Repeat all of the material exactly as given.
## Begin
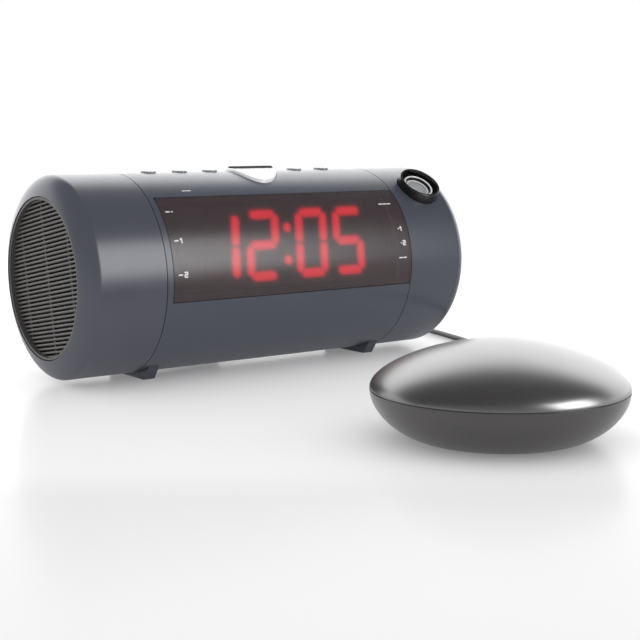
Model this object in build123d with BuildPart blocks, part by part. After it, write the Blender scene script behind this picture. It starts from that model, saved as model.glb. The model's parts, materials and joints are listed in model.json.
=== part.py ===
from build123d import *
from math import asin, atan, cos, degrees, pi, radians, sin, sqrt, tan
import os

# Bed shaker alarm clock: a cylinder clock with a projector head at its right end, a loudspeaker
# at its left end, and a lens-shaped shaker on a cord. Millimetres. X runs along the barrel, the
# display faces -Y, Z is up from the table. Angles round the barrel run from the top to the front.

os.makedirs("parts", exist_ok=True)

# Driving dimensions
barrel_radius = 50.0
body_length = 149.5         # of the barrel, from the left seam to the right one
left_cap_length = 41.5      # rim to left seam
head_length = 47.5          # right seam to the tip
wall = 2.5                  # of the clock's mouldings
table_gap = 2.0             # under the barrel
shaker_radius = 51.2
shaker_height = 39.6
shaker_seam_height = 20.4
shaker_wall = 2.0
shaker_spacing = 219.9      # barrel axis to the shaker's centre
shaker_offset = -25.4       # the shaker's centre along the barrel, from its middle
cord_diameter = 3.0

# Clearances
seam_gap = 0.4              # the fine line between the outer mouldings
fit_gap = 0.1               # round a piece that sits still in another
slide_gap = 0.3             # round a piece that moves
run_gap = 0.05              # round a shaft
cut = 1.0                   # overrun of a cut

# Places that follow from these
axis_z = barrel_radius + table_gap
axis_y = (shaker_spacing + shaker_radius - barrel_radius) / 2
shaker_y = axis_y - shaker_spacing
inner_radius = barrel_radius - wall
barrel_length = left_cap_length + body_length + head_length
rim_x = -barrel_length / 2
tip_x = barrel_length / 2
left_seam_x = rim_x + left_cap_length
right_seam_x = tip_x - head_length
barrel_axis = Axis((0, axis_y, axis_z), (1, 0, 0))
profile_plane = Plane(origin=(0, axis_y, axis_z), x_dir=(1, 0, 0), z_dir=(0, -1, 0))
top_turn = 90.0             # of the barrel's top, on a plane square to the barrel

# Inner ribs of the barrel: what sits between them is placed and sized by their span
rib_left_inset = 12.75      # from the left seam
rib_right_inset = 10.35     # from the right seam
rib_thickness = 2.5
rib_inner_radius = 30.0
rib_left_x = left_seam_x + rib_left_inset
rib_right_x = right_seam_x - rib_right_inset
rib_span = rib_right_x - rib_left_x
body_middle = (rib_left_x + rib_right_x) / 2


def across(x):
    """Plane square to the barrel at x: its first axis points back, its second up."""
    return Plane(origin=(x, axis_y, axis_z), x_dir=(0, 1, 0), z_dir=(1, 0, 0))


def facing(angle, height, x=0):
    """Plane that faces out of the barrel at an angle, at a height above the barrel's axis."""
    out = Vector(0, -sin(radians(angle)), cos(radians(angle)))
    place = Vector(x, axis_y, axis_z) + out * height
    return Plane(origin=place, x_dir=(1, 0, 0), z_dir=out)


def band(inner, outer, start, end):
    """Face between two radii and two angles, for a plane square to the barrel."""
    with BuildSketch() as sector:
        with BuildLine():
            near = CenterArc((0, 0), inner, top_turn + start, end - start)
            far = CenterArc((0, 0), outer, top_turn + start, end - start)
            Line(near @ 0, far @ 0)
            Line(near @ 1, far @ 1)
        make_face()
    return sector.sketch


def spread(length):
    """The angle that a length takes up round the barrel."""
    return degrees(length / barrel_radius)


# Left end cap: a rounded shoulder, the seat of the grille, the loudspeaker's baffle and a spigot
shoulder_depth = 9.5        # along the barrel
shoulder_drop = 24.3        # towards the axis
grille_radius = 39.5
grille_gap = 0.4            # the dark line round the grille
grille_recess = 2.3         # from the rim to the bars
grille_depth = 3.0
cloth_thickness = 0.6
baffle_thickness = 2.5
throat_radius = 34.0
spigot_length = 6.0
spigot_wall = 2.0
opening_radius = grille_radius + grille_gap
shoulder_centre_radius = barrel_radius - shoulder_drop
shoulder_start = degrees(asin((opening_radius - shoulder_centre_radius) / shoulder_drop))
shoulder_centre_x = rim_x + shoulder_depth * cos(radians(shoulder_start))
grille_front_x = rim_x + grille_recess
grille_back_x = grille_front_x + grille_depth
baffle_front_x = grille_back_x + cloth_thickness
baffle_back_x = baffle_front_x + baffle_thickness
spigot_radius = inner_radius - fit_gap

with BuildPart() as left_end_cap:
    with BuildSketch(profile_plane):
        with BuildLine():
            shoulder = EllipticalCenterArc(
                (shoulder_centre_x, shoulder_centre_radius),
                shoulder_depth,
                shoulder_drop,
                start_angle=180 - shoulder_start,
                arc_size=shoulder_start - 90,
            )
            Polyline(
                shoulder @ 1,
                (left_seam_x - seam_gap / 2, barrel_radius),
                (left_seam_x - seam_gap / 2, spigot_radius),
                (left_seam_x + spigot_length, spigot_radius),
                (left_seam_x + spigot_length, spigot_radius - spigot_wall),
                (left_seam_x - spigot_length, spigot_radius - spigot_wall),
                (left_seam_x - spigot_length, inner_radius),
                (baffle_back_x, inner_radius),
                (baffle_back_x, throat_radius),
                (baffle_front_x, throat_radius),
                (baffle_front_x, opening_radius),
                shoulder @ 0,
            )
        make_face()
    revolve(axis=barrel_axis)
    # Pilot holes for the loudspeaker's screws
    screw_radius = 1.3
    ear_radius = 41.0
    ear_count = 4
    with BuildSketch(across(baffle_back_x)):
        with PolarLocations(ear_radius, ear_count, start_angle=45):
            Circle(screw_radius)
    extrude(amount=-baffle_thickness / 2, mode=Mode.SUBTRACT)
left_end_cap.part.label = "left_end_cap"
export_step(left_end_cap.part, "parts/left_end_cap.step")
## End
Task response
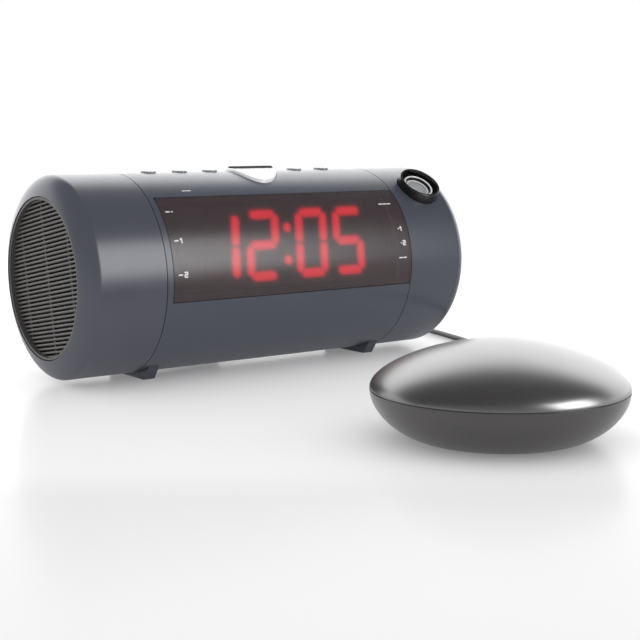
Model this object in build123d with BuildPart blocks, part by part. After it, write the Blender scene script behind this picture. It starts from that model, saved as model.glb. The model's parts, materials and joints are listed in model.json.
=== part.py ===
from build123d import *
from math import asin, atan, cos, degrees, pi, radians, sin, sqrt, tan
import os

# Bed shaker alarm clock: a cylinder clock with a projector head at its right end, a loudspeaker
# at its left end, and a lens-shaped shaker on a cord. Millimetres. X runs along the barrel, the
# display faces -Y, Z is up from the table. Angles round the barrel run from the top to the front.

os.makedirs("parts", exist_ok=True)

# Driving dimensions
barrel_radius = 50.0
body_length = 149.5         # of the barrel, from the left seam to the right one
left_cap_length = 41.5      # rim to left seam
head_length = 47.5          # right seam to the tip
wall = 2.5                  # of the clock's mouldings
table_gap = 2.0             # under the barrel
shaker_radius = 51.2
shaker_height = 39.6
shaker_seam_height = 20.4
shaker_wall = 2.0
shaker_spacing = 219.9      # barrel axis to the shaker's centre
shaker_offset = -25.4       # the shaker's centre along the barrel, from its middle
cord_diameter = 3.0

# Clearances
seam_gap = 0.4              # the fine line between the outer mouldings
fit_gap = 0.1               # round a piece that sits still in another
slide_gap = 0.3             # round a piece that moves
run_gap = 0.05              # round a shaft
cut = 1.0                   # overrun of a cut

# Places that follow from these
axis_z = barrel_radius + table_gap
axis_y = (shaker_spacing + shaker_radius - barrel_radius) / 2
shaker_y = axis_y - shaker_spacing
inner_radius = barrel_radius - wall
barrel_length = left_cap_length + body_length + head_length
rim_x = -barrel_length / 2
tip_x = barrel_length / 2
left_seam_x = rim_x + left_cap_length
right_seam_x = tip_x - head_length
barrel_axis = Axis((0, axis_y, axis_z), (1, 0, 0))
profile_plane = Plane(origin=(0, axis_y, axis_z), x_dir=(1, 0, 0), z_dir=(0, -1, 0))
top_turn = 90.0             # of the barrel's top, on a plane square to the barrel

# Inner ribs of the barrel: what sits between them is placed and sized by their span
rib_left_inset = 12.75      # from the left seam
rib_right_inset = 10.35     # from the right seam
rib_thickness = 2.5
rib_inner_radius = 30.0
rib_left_x = left_seam_x + rib_left_inset
rib_right_x = right_seam_x - rib_right_inset
rib_span = rib_right_x - rib_left_x
body_middle = (rib_left_x + rib_right_x) / 2


def across(x):
    """Plane square to the barrel at x: its first axis points back, its second up."""
    return Plane(origin=(x, axis_y, axis_z), x_dir=(0, 1, 0), z_dir=(1, 0, 0))


def facing(angle, height, x=0):
    """Plane that faces out of the barrel at an angle, at a height above the barrel's axis."""
    out = Vector(0, -sin(radians(angle)), cos(radians(angle)))
    place = Vector(x, axis_y, axis_z) + out * height
    return Plane(origin=place, x_dir=(1, 0, 0), z_dir=out)


def band(inner, outer, start, end):
    """Face between two radii and two angles, for a plane square to the barrel."""
    with BuildSketch() as sector:
        with BuildLine():
            near = CenterArc((0, 0), inner, top_turn + start, end - start)
            far = CenterArc((0, 0), outer, top_turn + start, end - start)
            Line(near @ 0, far @ 0)
            Line(near @ 1, far @ 1)
        make_face()
    return sector.sketch


def spread(length):
    """The angle that a length takes up round the barrel."""
    return degrees(length / barrel_radius)


# Left end cap: a rounded shoulder, the seat of the grille, the loudspeaker's baffle and a spigot
shoulder_depth = 9.5        # along the barrel
shoulder_drop = 24.3        # towards the axis
grille_radius = 39.5
grille_gap = 0.4            # the dark line round the grille
grille_recess = 2.3         # from the rim to the bars
grille_depth = 3.0
cloth_thickness = 0.6
baffle_thickness = 2.5
throat_radius = 34.0
spigot_length = 6.0
spigot_wall = 2.0
opening_radius = grille_radius + grille_gap
shoulder_centre_radius = barrel_radius - shoulder_drop
shoulder_start = degrees(asin((opening_radius - shoulder_centre_radius) / shoulder_drop))
shoulder_centre_x = rim_x + shoulder_depth * cos(radians(shoulder_start))
grille_front_x = rim_x + grille_recess
grille_back_x = grille_front_x + grille_depth
baffle_front_x = grille_back_x + cloth_thickness
baffle_back_x = baffle_front_x + baffle_thickness
spigot_radius = inner_radius - fit_gap

with BuildPart() as left_end_cap:
    with BuildSketch(profile_plane):
        with BuildLine():
            shoulder = EllipticalCenterArc(
                (shoulder_centre_x, shoulder_centre_radius),
                shoulder_depth,
                shoulder_drop,
                start_angle=180 - shoulder_start,
                arc_size=shoulder_start - 90,
            )
            Polyline(
                shoulder @ 1,
                (left_seam_x - seam_gap / 2, barrel_radius),
                (left_seam_x - seam_gap / 2, spigot_radius),
                (left_seam_x + spigot_length, spigot_radius),
                (left_seam_x + spigot_length, spigot_radius - spigot_wall),
                (left_seam_x - spigot_length, spigot_radius - spigot_wall),
                (left_seam_x - spigot_length, inner_radius),
                (baffle_back_x, inner_radius),
                (baffle_back_x, throat_radius),
                (baffle_front_x, throat_radius),
                (baffle_front_x, opening_radius),
                shoulder @ 0,
            )
        make_face()
    revolve(axis=barrel_axis)
    # Pilot holes for the loudspeaker's screws
    screw_radius = 1.3
    ear_radius = 41.0
    ear_count = 4
    with BuildSketch(across(baffle_back_x)):
        with PolarLocations(ear_radius, ear_count, start_angle=45):
            Circle(screw_radius)
    extrude(amount=-baffle_thickness / 2, mode=Mode.SUBTRACT)
left_end_cap.part.label = "left_end_cap"
export_step(left_end_cap.part, "parts/left_end_cap.step")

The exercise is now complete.